The vessel is protected by ESD valves on the feed inlet line and on the liquid outlet line. The main protection elements are:
Hiigh High Level ( LHH )switch is provide to detect a high oil level in the separator and it activates a process shutdown of the separator. This is to stop any liquid going out with the gas to the compressor or to the flare and to avoid overpressurising of the vessel
Low Low Level ( LLL ) switch to detect a low oil level in the separator and activate a process shutdown of the separator. This is to avoid gas going out through the liquid outlet line.
Level switch detect a low water level in the separator and it activates a process shutdown of the separator. This ensures that gas does not exit via the oil outlet.
Pressure switch (PHH)detects a high pressure in the separator and it activates a process shutdown of the separator. This ensures that vessel is not getting overpressurised.

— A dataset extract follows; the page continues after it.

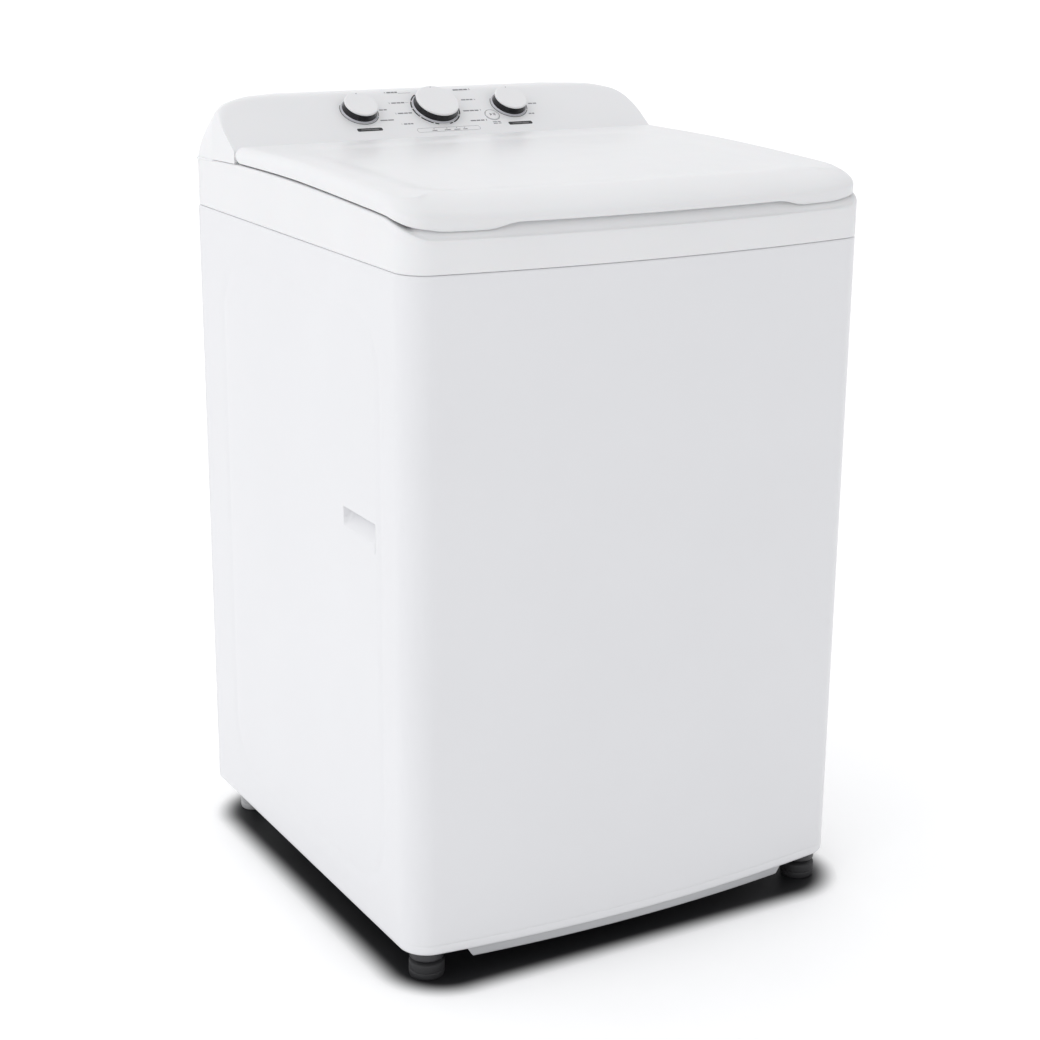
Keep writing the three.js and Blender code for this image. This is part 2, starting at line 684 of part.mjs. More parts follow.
function outerTub() {
  const r = TUB_RADIUS;
  const z = TUB_BOTTOM;
  const shell = turned([
    [31, z], [230, z], [270, z + 12], [r, z + 34], [r, TUB_TOP - 4], [r + 8, TUB_TOP - 4],
    [r + 8, TUB_TOP], [r - 4, TUB_TOP], [r - 4, z + 36], [267, z + 16], [229, z + 4], [31, z + 4],
  ]);
  const lugs = CORNERS.map(({ x, y }) => {
    const arm = block(r - 3, ROD_REACH, -20, 20, LUG_Z, LUG_Z + 12);
    const end = rod(20, LUG_Z, LUG_Z + 12).translate([ROD_REACH, 0, 0]);
    const rib = block(r - 2, ROD_REACH - 26, -3, 3, LUG_Z - 45, LUG_Z + 1);
    const eye = rod(7, LUG_Z - 5, LUG_Z + 20, 16).translate([ROD_REACH, 0, 0]);
    const angle = Math.atan2(y * ROD_Y, x * ROD_X);
    return cut(join(arm, end, rib), eye).rotate([0, 0, THREE.MathUtils.radToDeg(angle)]);
  });
  const spigot = rod(SUMP.radius + 3, z - 26, z + 2).translate([SUMP.x, SUMP.y, 0]);
  const drain = rod(SUMP.radius, z - 30, z + 10).translate([SUMP.x, SUMP.y, 0]);
  return join(shell, ...lugs, spigot).subtract(drain);
}

function tubCover() {
  const z = TUB_TOP + GAP;
  const rim = TUB_RADIUS + 9;
  return turned([
    [222, z + 8], [262, z], [rim, z], [rim, z + 4], [264, z + 4], [226, z + 12], [226, z + 20],
    [222, z + 20],
  ]);
}

const PLATE_Z = TUB_BOTTOM - GAP - 3.7;
const HOUSING_TOP = PLATE_Z - GAP;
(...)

7.4 Safety Relief Valves And Rupture Discs
In all production facilities, three levels of safety are provided. and these are
1. alarm system
2. shutdown system
3. safety relief system.
The majority of pressure relieving devices used in production operations are safety relief valves. These are automatic valves used to prevent excessive over pressure in vessels and piping systems.
The alarm and shut down systems are provided to allow an operator to detect and take corrective action in the event of an upset. The safety relief system must be provided to protect the vessel in the event the corrective reaction or shutdown is not made rapidly enough or in the event the alarm and shutdown systems fail.
Consider a high pressure production separator with a design working pressure of 1400 psi and which is operating at 1 000 psi.
Suppose something goes wrong and causes blocking of the outlet of the vessel, so that the pressure begins to build up inside the vessel.
First, provision is made to warn the operator that something abnormal is starting to occur. As the pressure builds up above the normal operating range of 1000 psi, say, to 1100 psi, and the operator may get a high pressure alarm
( warning ) This calls the operator’s attention that pressure is increasing, so that he can take corrective measures. Sometimes the alarm may not work or the operator was not in the control room, then the pressure will start increase again.
At 1200 psi, a second signal High High pressure switch comes in to action and a shitdown signal is sent to the separator and to close the inlet ESD valve. This should stop the pressure increase and protect the vessel from high pressure. But sometimes ESD valves don’t operate quickly enough to prevent over pressuring the vessel or don’t operate at all.
Then pressure continues to increase in the vessel, the third level comes into action. At a predetermined set pressure at or below the 1400 psi , the safety relief valve will open to relieve the pressure and protect the vessel. When the other protective devices fail to prevent over pressure or fail to operate, so the safety relief valve protects the vessel from rupturing by relieving the excess pressure.
7.5 Rupture Disc
Rupture discs are another pressure relieving device. Under certain conditions, rupture discs can be a very important element in a pressure relieving system.
Rupture discs are designed to rupture or burst automatically at a predetermined pressure. This is usually higher than the safety relief valve set pressure. The rupture disc, as a secondary measure, can be relied on to provide emergency over pressure protection.
A rupture disc opens by rupturing the thin metal disc held between the two flanges. It cannot be reset once operated, it must be replaced. They may be installed in parallel or in series with safety valves, or both. Rupture discs are often installed in series or immediately below a safety relief valve when it is necessary to protect the relief valve from continuous exposure to corrosive material. They should be installed in parallel or on a separate outlet, only if the loss of the system contents can be tolerated.